I got my first PSG season ticket before I signed an apartment lease in Paris.
It was early 2016, I was house-sitting and looking for a permanent place. My box of stuff from Chicago hadn’t arrived yet, everything else was in two suitcases, unpacked.
For a few weeks, I was balancing between my new life in France and the one I had left behind. Why did I move 4,000 miles away, speaking intermediate French at best and knowing three people in the city? Short answer: Paris was too strong of a force to resist. But I needed an anchor, something that would make me feel at home.
Ici c’est Paris.
I don’t know when I first heard that line. It may have been during my initial match at the Parc des Princes, seven years earlier. Back then moving to Paris was only a wish, but something clicked that night, as I watched PSG beat Le Mans 3-1. Maybe it was the goals, maybe the resounding “Allez Paris” chants exchanged by Boulogne and Auteuil, but I knew this team would mean something to me. Even though I had the Chicago Fire.
Following PSG from afar wasn’t easy: there was the time difference and daily life. I did see them play in a few tournaments in Chicago, such as the 2010 Sister Cities Cup (when they played the Fire, quite an agonizing experience for me) and the 2015 International Champions Cup when they beat Manchester United to lift the trophy. But it wasn’t until living in Paris became a real possibility that I was back at the stadium.
And I saw Cavani score from a free-kick. I was hooked once again.
The day Paris Saint-Germain clinched the 2015-2016 league title, I met up with one of my new friends before heading to the Parc. He is a native Parisian and longtime PSG supporter – in fact, football is one of the things that brought us together. Knowing him makes me more connected to the club and its history, the part that I missed.
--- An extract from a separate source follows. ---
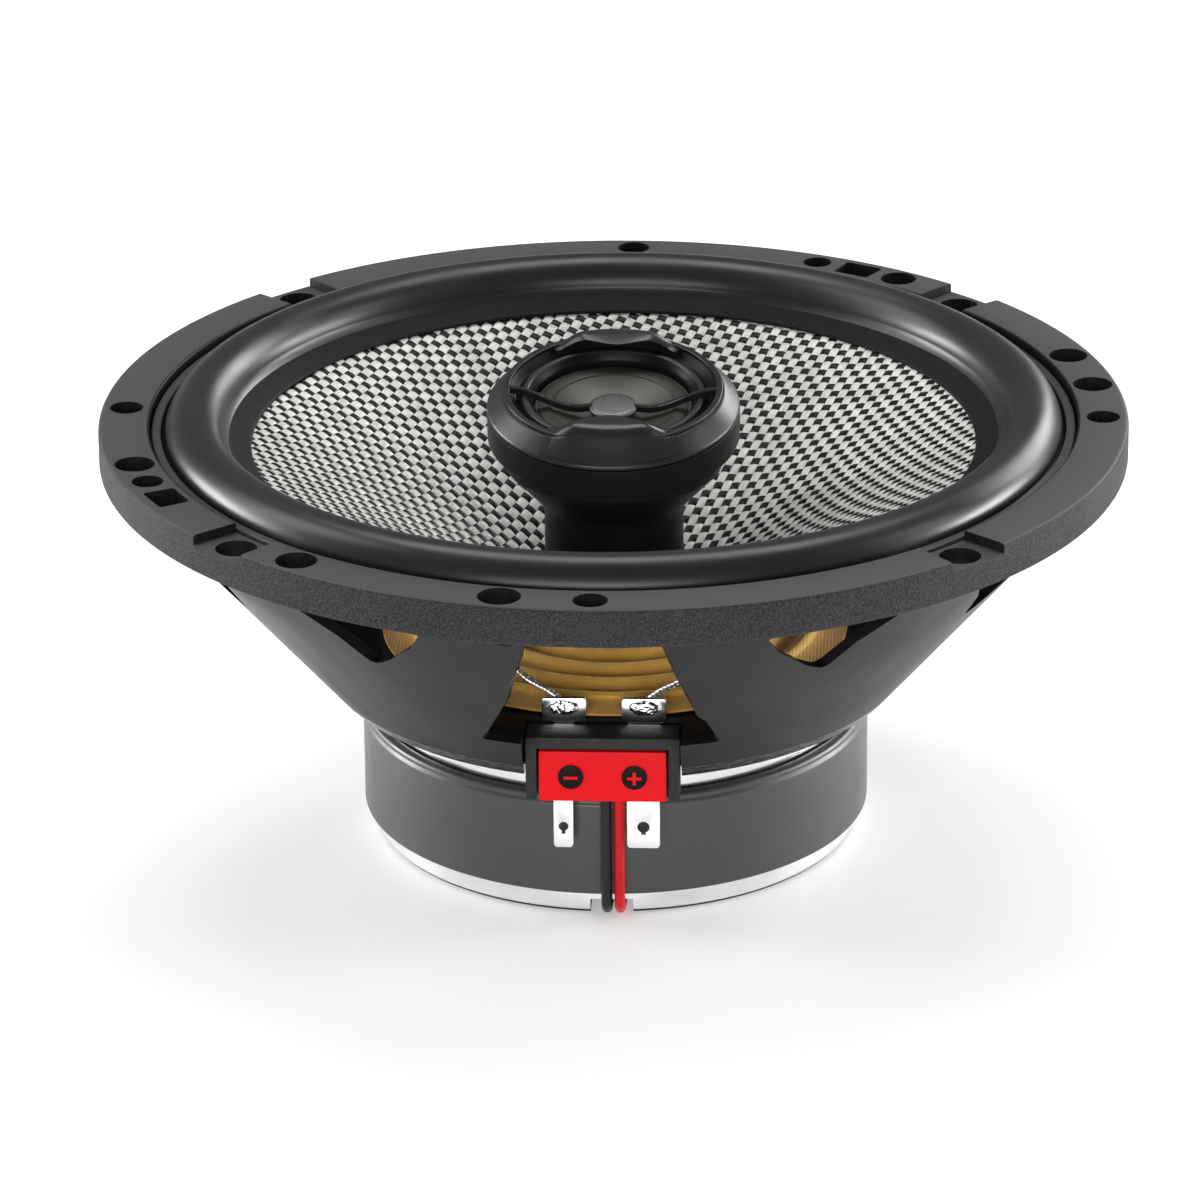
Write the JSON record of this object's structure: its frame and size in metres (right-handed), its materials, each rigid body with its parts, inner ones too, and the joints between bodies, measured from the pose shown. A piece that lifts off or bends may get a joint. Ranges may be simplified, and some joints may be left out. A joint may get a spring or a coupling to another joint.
{
  "type": "coaxial car speaker",
  "caption": "Round coaxial car speaker: woven cone in a rubber surround, swivel tweeter on a centre post, open basket, booted magnet and spade terminals.",
  "frame": {"origin": "on the speaker axis at the bottom face of the magnet back plate, where the part stands", "axes": "+Z along the axis out of the cone, -Y towards the terminals, +X to the right seen from the terminals"},
  "size_m": [0.165, 0.165, 0.0793],
  "materials": {
    "basket": "grainy dark grey powder coat on the flange, smoother black on the legs",
    "surround_clamp_ring": "satin",
    "basket_rivet": "zinc plated",
    "zinc_plate": "bright zinc plated, turned",
    "ferrite": "ground ferrite",
    "boot": "semi-gloss moulded rubber",
    "cone": "resin-coated woven glass fibre, silver and black",
    "former": "amber polyimide film",
    "coil": "enamelled copper winding",
    "surround": "soft butyl rubber, satin",
    "spider": "golden phenolic-dipped corrugated cloth",
    "tweeter_plastic": "black moulded plastic, satin",
    "grille": "black moulded plastic, glossier than the shell",
    "nut": "plated",
    "capacitor": "wrapped film capacitor",
    "bare_lead": "tinned wire",
    "liner": "low-friction moulded ring",
    "dome": "grey-olive anodised metal foil",
    "tweeter_steel": "plated",
    "tweeter_magnet": "nickel-plated neodymium",
    "tweeter_suspension": "black treated cloth",
    "housing": "black moulded plastic",
    "terminal_block": "red moulded plastic",
    "polarity_mark": "black disc with a red sign",
    "spade": "tinned brass, bright",
    "wire_black": "soft insulation",
    "wire_red": "soft insulation",
    "tinsel": "braided tinsel wire"
  },
  "bodies": {
    "frame": {"basket": "basket", "surround_clamp_ring": "surround_clamp_ring", "basket_rivet_1": "basket_rivet", "basket_rivet_2": "basket_rivet", "basket_rivet_3": "basket_rivet", "basket_rivet_4": "basket_rivet", "basket_rivet_5": "basket_rivet", "basket_rivet_6": "basket_rivet", "back_plate_and_pole": "zinc_plate", "ferrite_magnet": "ferrite", "top_plate": "zinc_plate", "magnet_boot": "boot", "surround": "surround", "spider": "spider", "tinsel_lead_left": "tinsel", "tinsel_lead_right": "tinsel", "tweeter_post": "tweeter_plastic", "post_nut": "nut", "crossover_capacitor": "capacitor", "capacitor_lead": "bare_lead", "terminal_housing": "housing", "terminal_block": "terminal_block", "polarity_mark_minus": "polarity_mark", "polarity_mark_plus": "polarity_mark", "spade_terminal_minus": "spade", "spade_terminal_plus": "spade", "tweeter_wire_black": "wire_black", "tweeter_wire_red": "wire_red"},
    "cone_assembly": {"cone": "cone", "voice_coil_former": "former", "voice_coil": "coil"},
    "tweeter_liner": {"ball_friction_liner": "liner"},
    "tweeter_head": {"tweeter_head_shell": "tweeter_plastic", "tweeter_bezel": "tweeter_plastic", "tweeter_grille": "grille", "tweeter_yoke": "tweeter_steel", "tweeter_magnet": "tweeter_magnet", "tweeter_pole_plate": "tweeter_steel", "tweeter_suspension": "tweeter_suspension"},
    "tweeter_diaphragm": {"tweeter_dome": "dome", "tweeter_voice_coil": "coil"}
  },
  "joints": [
    {"name": "cone_travel", "type": "slide", "parent": "frame", "child": "cone_assembly", "axis": [0, 0, 1], "range_m": [-0.004, 0.004], "stiffness_N_per_m": 1500, "deforming": ["surround", "spider", "tinsel_lead_left", "tinsel_lead_right"]},
    {"name": "tweeter_tilt_x", "type": "hinge", "parent": "frame", "child": "tweeter_liner", "pos_m": [0, 0, 0.07], "axis": [1, 0, 0], "range_deg": [-21, 3]},
    {"name": "tweeter_tilt_y", "type": "hinge", "parent": "tweeter_liner", "child": "tweeter_head", "pos_m": [0, 0, 0.07], "axis": [0, 0.9877, 0.1564], "range_deg": [-7, 7]},
    {"name": "dome_travel", "type": "slide", "parent": "tweeter_head", "child": "tweeter_diaphragm", "axis": [0, -0.1564, 0.9877], "range_m": [-0.0003, 0.0003], "stiffness_N_per_m": 2000, "deforming": ["tweeter_suspension"]}
  ]
}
He was the first person to ask, “You go to the stadium by yourself, just to watch football?” Yep. French women have not taken to club football as much as Americans have, and my interest in PSG raises eyebrows even today, in my fourth year as a season ticket holder. When I walk into the Boulogne stand, I am one of the few female supporters around, which used to be intimidating. Now that my French has improved and I can chant (or talk to fans) with more confidence, it’s not a big deal.
I live in Paris now and this is my team.
It’s not the first time I have felt at home thanks to sports. Having moved to the US from Poland, I quickly started following local teams: first baseball, then soccer (I still use this term when talking about MLS). When you are out there in the stands, wearing club colors, you are bound to feel more connected. And people start to see you as their own.
After all, sports is tribal. It’s us vs. them.
One of the defining moments in my PSG journey was an away match in Toulouse a couple of seasons ago. To both the traveling Paris ultras and local fans, I was a Parisienne – it didn’t matter that I was a foreigner or a fairly new supporter. I remember singing a lot at that match, more than ever.
I no longer have the two suitcases I brought from Chicago. My stuff would no longer fit in them anyway. There are a few more PSG jerseys and a new season ticket coming. I can’t wait to be back at the Parc des Princes when the coronavirus outbreak is over and Ligue 1 resumes.
At least in lockdown, I have time to brush up on PSG’s history.